Retype everything from the line that contains "build_head(neck_joint)" down to the line that contains "if empty is", inclusive, without altering or adding anything.

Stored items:
···

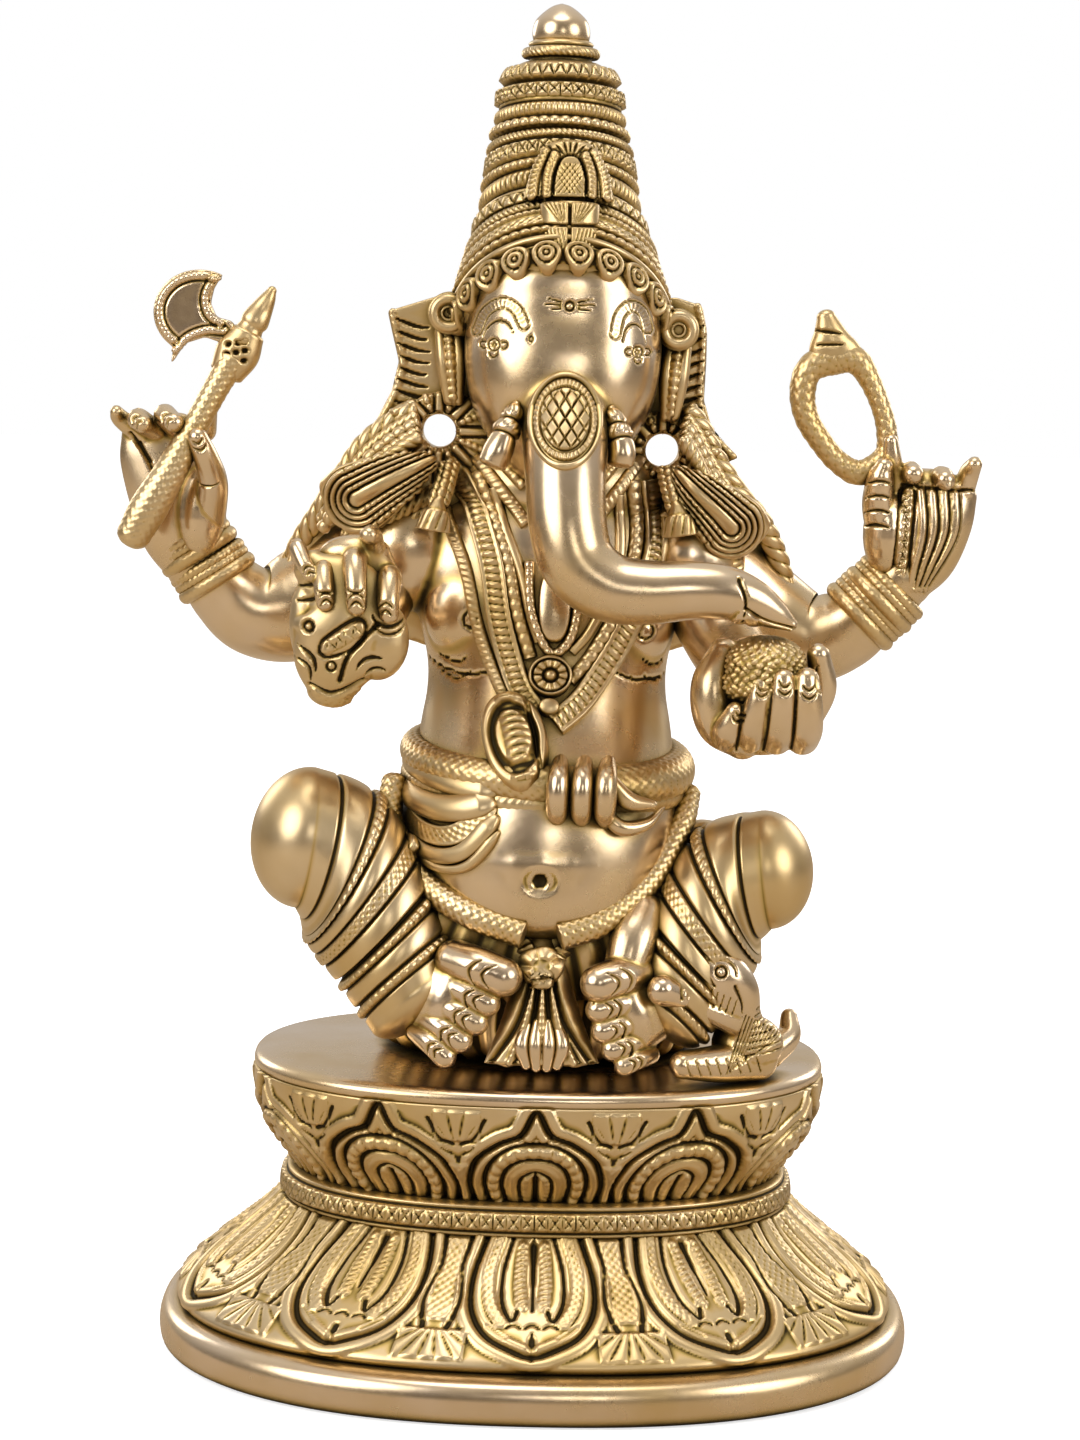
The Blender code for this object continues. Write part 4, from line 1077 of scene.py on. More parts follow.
def make_hem():
    """The dhoti's scaly hem, in two lengths that hang in a V under the belly."""
    scaled = clad(scales(ALL_ROUND, 0.45, 1.35))
    hem = [
        sweep([
            (-22.4, -10, 87.4, 1.6, 1.2), (-22.8, -13, 81.7, 1.7, 1.3), (-18.8, -17.4, 74.6, 1.8, 1.3),
            (-10.8, -22.4, 70, 1.8, 1.3), (-2.6, -24.6, 67.4, 1.8, 1.3)
        ], 0.2, 66, scaled, ends=(1, 0.2)),
        sweep([
            (2.8, -24.6, 67.2, 1.8, 1.3), (9.2, -22.6, 69.4, 1.8, 1.3), (16.0, -17.6, 74.8, 1.8, 1.3),
            (20.3, -12, 81.8, 1.7, 1.3), (21.6, -8, 86.4, 1.6, 1.2)
        ], 0.2, 66, scaled, ends=(0.2, 1))
    ]
    add_casting("dhoti_hem", joined(hem), CHASED)


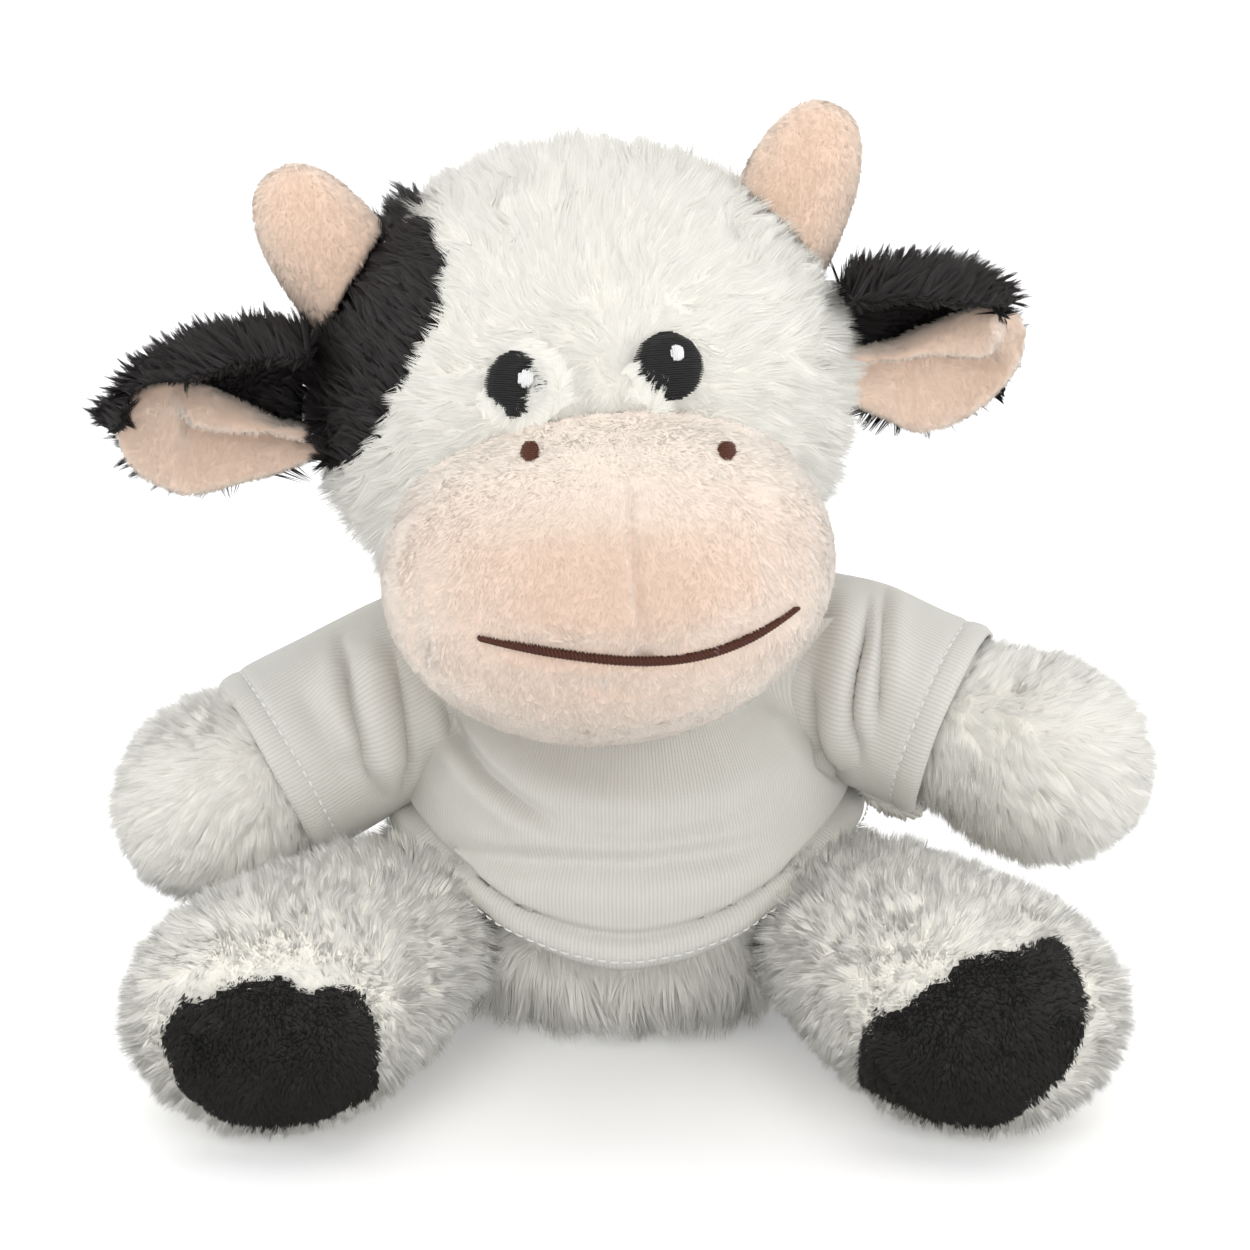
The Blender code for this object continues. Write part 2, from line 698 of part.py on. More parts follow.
def build_ears(neck):
    for side, sign in SIDES.items():
        length = EAR_REACH[side] - HEAD_HALF_WIDTH * EAR_ROOT_SHARE
        hinge = Vector((sign * HEAD_HALF_WIDTH, 0, EAR_RISE[side]))
        empty = joint_empty(f"{side}_ear_joint", HEAD_PLACE @ Matrix.Translation(hinge))
        empty.parent = neck
        empty.matrix_parent_inverse = neck.matrix_world.inverted()
        room = [
            cutter(f"{side}_ear_room_{i}", head_form(EAR_ROOT_GAP), HEAD_PLACE @ turned_about(hinge, UP, -angle))
            for i, angle in enumerate((0, *EAR_SWINGS))
        ]
        back = leaf(length, 1, EAR_BACK_STEPS, 0, -EAR_BACK_WALL)
        back = mirrored(moved(back, ear_root(side)), side)
        cut(solid(f"{side}_ear_back", back, BLACK_FUR, HEAD_PLACE, empty), *room)
        inner = FIT_GAP + EAR_LINING_WALL
        lining = leaf(length, LINING_LENGTH_SHARE, EAR_LINING_STEPS, FIT_GAP, inner)
        lining = mirrored(moved(lining, ear_root(side)), side)
        cut(solid(f"{side}_ear_lining", lining, PINK_VELBOA, HEAD_PLACE, empty), *room)


# Limbs

def build_arms():
    for side, sign in SIDES.items():
        place = Matrix.Translation(shoulder(side))
        empty = joint_empty(f"{side}_arm_joint", place)
        room = swing_room(f"{side}_arm_room", shoulder(side), SHOULDER_BALL, -sign * BACK, ARM_SWINGS)
        skin = solid(f"{side}_arm_skin", arm_form(side, 0), WHITE_FUR, place, empty)
        hollow = cutter(f"{side}_arm_hollow", arm_form(side, -SKIN_WALL, 12, 9), place)
        cut(skin, hollow, torso_clearance, *room)
        shape = arm_form(side, -SKIN_WALL - FIT_GAP, 12, 9)
        cut(solid(f"{side}_arm_filling", shape, FILLING, place, empty), torso_clearance, *room)


def sole_block(side, gap):
    """The outline of the sole, run in through the front of the leg along the leg."""
    shape = drum(1, SOLE_DEPTH)
    shape.transform(Matrix.Diagonal((SOLE_HALF_WIDTH + gap, SOLE_HALF_HEIGHT + gap, 1, 1)))
    ahead = Matrix.Translation((-SOLE_INWARD, -SOLE_DOWN, LEG_LENGTH))
    return mirrored(moved(shape, leg_turn(side), ahead, Matrix.Rotation(SOLE_ROLL[side], 4, "Z")), side)


def build_legs():
    for side, sign in SIDES.items():
        place = Matrix.Translation(hip(side))
        empty = joint_empty(f"{side}_leg_joint", place)
        room = swing_room(f"{side}_leg_room", hip(side), HIP_BALL, sign * UP, LEG_SWINGS)
        skin = solid(f"{side}_leg_skin", leg_form(side, 0), WHITE_FUR, place, empty)
        hollow = cutter(f"{side}_leg_hollow", leg_form(side, -SKIN_WALL, 12, 9), place)
        sole_edge = cutter(f"{side}_sole_edge", sole_block(side, FIT_GAP), place)
        cut(skin, hollow, torso_clearance, sole_edge, floor_block, *room)
        sole = solid(f"{side}_foot_sole", leg_form(side, 0), BLACK_FUR, place, empty)
        cut(sole, hollow, floor_block)
        kept_inside(sole, cutter(f"{side}_sole_area", sole_block(side, 0), place))
        shape = leg_form(side, -SKIN_WALL - FIT_GAP, 12, 9)
        cut(solid(f"{side}_leg_filling", shape, FILLING, place, empty), torso_clearance, *room)


def build_tail():
    place = Matrix.Translation(tail_root())
    empty = joint_empty("tail_joint", place)
    down = Matrix.Rotation(math.radians(-90) - TAIL_DROOP, 4, "X")
    half = TAIL_LENGTH / 2
    cord = rounded((TAIL_RADIUS, TAIL_RADIUS, half), blunt=ROUND + 1, sides=14, rings=10)
    cord = moved(cord, down, Matrix.Translation((0, 0, half)))
    tuft_middle = TAIL_LENGTH + TUFT_LENGTH / 2 - TUFT_OVERLAP
    tuft_radii = (TUFT_RADIUS, TUFT_RADIUS, TUFT_LENGTH / 2)
    tuft = moved(rounded(tuft_radii, sides=14, rings=10), down, Matrix.Translation((0, 0, tuft_middle)))
    room = swing_room("tail_room", tail_root(), TAIL_BALL, UP, TAIL_SWINGS)
    cut(solid("tail_cord", cord, WHITE_FUR, place, empty), torso_clearance, *room)
    cord_end = rounded((TAIL_RADIUS,) * 2 + (half,), FIT_GAP, blunt=ROUND + 1, sides=14, rings=10)
    cord_end = cutter("tail_cord_end", moved(cord_end, down, Matrix.Translation((0, 0, half))), place)
    cut(solid("tail_tuft", tuft, BLACK_FUR, place, empty), cord_end)


# T-shirt

def hem_height(across, half_width, low, high):
    """A hem that dips to its lowest place in the middle and levels out at half_width."""
    reach = min(1.0, abs(across) / half_width)
    return low + (high - low) * reach ** HEM_BEND


def neckline_at(y):
    """The neckline's height, which rises evenly from the front to the back."""
    rise = (NECKLINE_BACK - NECKLINE_FRONT) / (2 * TORSO_HALF_DEPTH)
    return (NECKLINE_FRONT + NECKLINE_BACK) / 2 + rise * y


def above_neckline():
    slope = math.atan2(NECKLINE_BACK - NECKLINE_FRONT, 2 * TORSO_HALF_DEPTH)
    shape = block((4 * SHIRT_HALF_WIDTH, 4 * SHIRT_HALF_DEPTH, SHIRT_HEIGHT))
    return moved(
        shape,
        Matrix.Translation((0, 0, neckline_at(0))),
        Matrix.Rotation(slope, 4, "X"),
        Matrix.Translation((0, 0, SHIRT_HEIGHT / 2)),
    )


def panel_area(near, far, half_width, hem_low):
    """All of one side of the body above the hem's curve."""
    wide = SHIRT_HALF_WIDTH * max(SHIRT_SWELL_SHARES) + CUTTER_OVERRUN
    steps = [wide * (2 * i / (HEM_POINTS - 1) - 1) for i in range(HEM_POINTS)]
    outline = [(x, hem_height(x, half_width, hem_low, HEM_SIDE)) for x in steps]
    outline += [(wide, SHIRT_HEIGHT + CUTTER_OVERRUN), (-wide, SHIRT_HEIGHT + CUTTER_OVERRUN)]
    return prism(outline, near, far)


def build_shirt():
    hollow = cutter("shirt_hollow", shirt_form(-SHIRT_WALL))
    far = SHIRT_HALF_DEPTH * max(SHIRT_SWELL_SHARES) + CUTTER_OVERRUN
    areas = {
        "shirt_front": (-far, -FIT_GAP / 2, HEM_DIP_HALF_WIDTH, HEM_FRONT),
        "shirt_back": (FIT_GAP / 2, far, HEM_BACK_HALF_WIDTH, HEM_BACK),
    }
    room = [
        cutter("neckline", above_neckline()),
        cutter("head_room", head_form(SHIRT_CLEARANCE, 20, 12), HEAD_PLACE),
        cutter("muzzle_room", muzzle_form(SHIRT_CLEARANCE, 18, 12), HEAD_PLACE),
    ]
    for side, sign in SIDES.items():
        room.append(cutter(f"{side}_armhole", lobe(shoulder(side), ARMHOLE, 0, 18, 12)))
        reach = 2 * SLEEVE_LENGTH[side]
        sleeve_place = Matrix.Translation(shoulder(side))
        room.append(cutter(f"{side}_sleeve_room", sleeve_form(side, FIT_GAP, reach), sleeve_place))
        for i, angle in enumerate((0, LEG_SWINGS[0])):
            turn = Matrix.Rotation(sign * angle, 4, "Z")
            leg_place = Matrix.Translation(hip(side)) @ turn
            room.append(cutter(f"{side}_hem_room_{i}", leg_form(side, SHIRT_CLEARANCE), leg_place))
    for name, area in areas.items():
        panel = solid(name, shirt_form(0), SHIRT_CLOTH)
        cut(panel, hollow)
        kept_inside(panel, cutter(f"{name}_area", panel_area(*area)))
        cut(panel, *room)


def sleeve_form(side, grow, reach):
    """A sleeve about its shoulder, wrapped over it and run out along the arm as far as reach."""
    half = (reach + ARMHOLE) / 2
    shape = rounded(
        (SLEEVE_RADIUS, SLEEVE_RADIUS, half), grow, SLEEVE_SWELL_SHARES, SHIRT_BLUNTNESS, 16, 11
    )
    return mirrored(moved(shape, arm_turn(side), Matrix.Translation((0, 0, half - ARMHOLE))), side)


def build_sleeves():
    head_room = bpy.data.objects["head_room"]
    muzzle_room = bpy.data.objects["muzzle_room"]
    for side in SIDES:
        place = Matrix.Translation(shoulder(side))
        empty = bpy.data.objects[f"{side}_arm_joint"]
        reach = 2 * SLEEVE_LENGTH[side]
        sleeve = solid(f"{side}_sleeve", sleeve_form(side, 0, reach), SHIRT_CLOTH, place, empty)
        hollow = cutter(f"{side}_sleeve_hollow", sleeve_form(side, -SLEEVE_WALL, reach), place)
        wide = 2 * (SLEEVE_RADIUS + CUTTER_OVERRUN)
        beyond = Matrix.Translation((0, 0, SLEEVE_LENGTH[side] + reach / 2))
        cuff = mirrored(moved(block((wide, wide, reach)), arm_turn(side), beyond), side)
        cut(sleeve, hollow, cutter(f"{side}_cuff", cuff, place), torso_clearance)
        cut(sleeve, head_room, muzzle_room)


def build_tab():
    """The blank folded tab that is sewn into the right side seam, just above the hem."""
    height = HEM_SIDE + TAB_WIDTH / 2
    seam = on_shirt(TAB_TURN, height)
    place = Matrix.Translation(seam) @ Matrix.Rotation(TAB_TURN - math.radians(90), 4, "Z")
    shape = block((TAB_LENGTH + SHIRT_CLEARANCE, TAB_THICKNESS, TAB_WIDTH))
    shape = moved(shape, Matrix.Translation(((TAB_LENGTH - SHIRT_CLEARANCE) / 2, 0, 0)))
    tab = solid("side_seam_tab", shape, TAB_SATIN, place)
    cut(tab, cutter("shirt_clearance", shirt_form(FIT_GAP)))


neck_joint = joint_empty("neck_joint", NECK_PLACE)
build_torso()
build_head(neck_joint)
build_face(neck_joint)
build_mouth(neck_joint)
build_horns(neck_joint)
build_ears(neck_joint)
build_arms()
build_legs()
build_tail()
build_shirt()
build_sleeves()
build_tab()
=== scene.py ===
import math
import bmesh
import bpy
import numpy as np
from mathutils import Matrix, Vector, kdtree
from mathutils.bvhtree import BVHTree


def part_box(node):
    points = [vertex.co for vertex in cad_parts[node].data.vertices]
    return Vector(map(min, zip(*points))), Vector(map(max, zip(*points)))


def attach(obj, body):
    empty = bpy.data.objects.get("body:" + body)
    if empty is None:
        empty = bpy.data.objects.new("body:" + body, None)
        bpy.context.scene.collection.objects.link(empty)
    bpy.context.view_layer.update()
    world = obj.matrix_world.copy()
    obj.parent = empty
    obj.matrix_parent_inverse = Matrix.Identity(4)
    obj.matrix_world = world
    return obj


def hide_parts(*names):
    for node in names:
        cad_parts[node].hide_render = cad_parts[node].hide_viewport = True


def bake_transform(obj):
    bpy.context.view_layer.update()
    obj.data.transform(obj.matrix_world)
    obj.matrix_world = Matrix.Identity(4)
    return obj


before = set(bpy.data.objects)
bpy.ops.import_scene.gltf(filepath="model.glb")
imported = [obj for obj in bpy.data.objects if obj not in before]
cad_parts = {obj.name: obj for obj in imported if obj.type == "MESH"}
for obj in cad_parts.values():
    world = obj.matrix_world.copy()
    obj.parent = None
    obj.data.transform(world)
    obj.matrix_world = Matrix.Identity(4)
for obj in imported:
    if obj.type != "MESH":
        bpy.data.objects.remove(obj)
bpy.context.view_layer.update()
scene = bpy.context.scene
print("frame loaded,", len(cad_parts), "nodes")


def unit(rows):
    return rows / np.maximum(np.linalg.norm(rows, axis=-1, keepdims=True), 1e-12)


def dots(first, second):
    return (first * second).sum(axis=-1, keepdims=True)


def softNoise(points, cell, seed):
    table = np.random.default_rng(seed).uniform(-1, 1, (32, 32, 32, 3))
    scaled = points / cell
    low = np.floor(scaled).astype(int)
    part = scaled - low
    part = part * part * (3 - 2 * part)
    total = np.zeros((len(points), 3))
    for corner in range(8):
        step = np.array([corner & 1, corner >> 1 & 1, corner >> 2 & 1])
        weight = np.prod(np.where(step, part, 1 - part), axis=1)
        at = (low + step) % 32
        total += table[at[:, 0], at[:, 1], at[:, 2]] * weight[:, None]
    return total


def ramp(values, low, high):
    part = np.clip((values - low) / (high - low), 0, 1)
    return part * part * (3 - 2 * part)


def bell(values, width):
    return np.exp(-0.5 * (values / width) ** 2)


def lengthsAlong(points):
    return np.concatenate([[0], np.cumsum(np.linalg.norm(np.diff(points, axis=0), axis=1))])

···

The output ->
build_head(neck_joint)
build_face(neck_joint)
build_mouth(neck_joint)
build_horns(neck_joint)
build_ears(neck_joint)
build_arms()
build_legs()
build_tail()
build_shirt()
build_sleeves()
build_tab()
=== scene.py ===
import math
import bmesh
import bpy
import numpy as np
from mathutils import Matrix, Vector, kdtree
from mathutils.bvhtree import BVHTree


def part_box(node):
    points = [vertex.co for vertex in cad_parts[node].data.vertices]
    return Vector(map(min, zip(*points))), Vector(map(max, zip(*points)))


def attach(obj, body):
    empty = bpy.data.objects.get("body:" + body)
    if empty is None:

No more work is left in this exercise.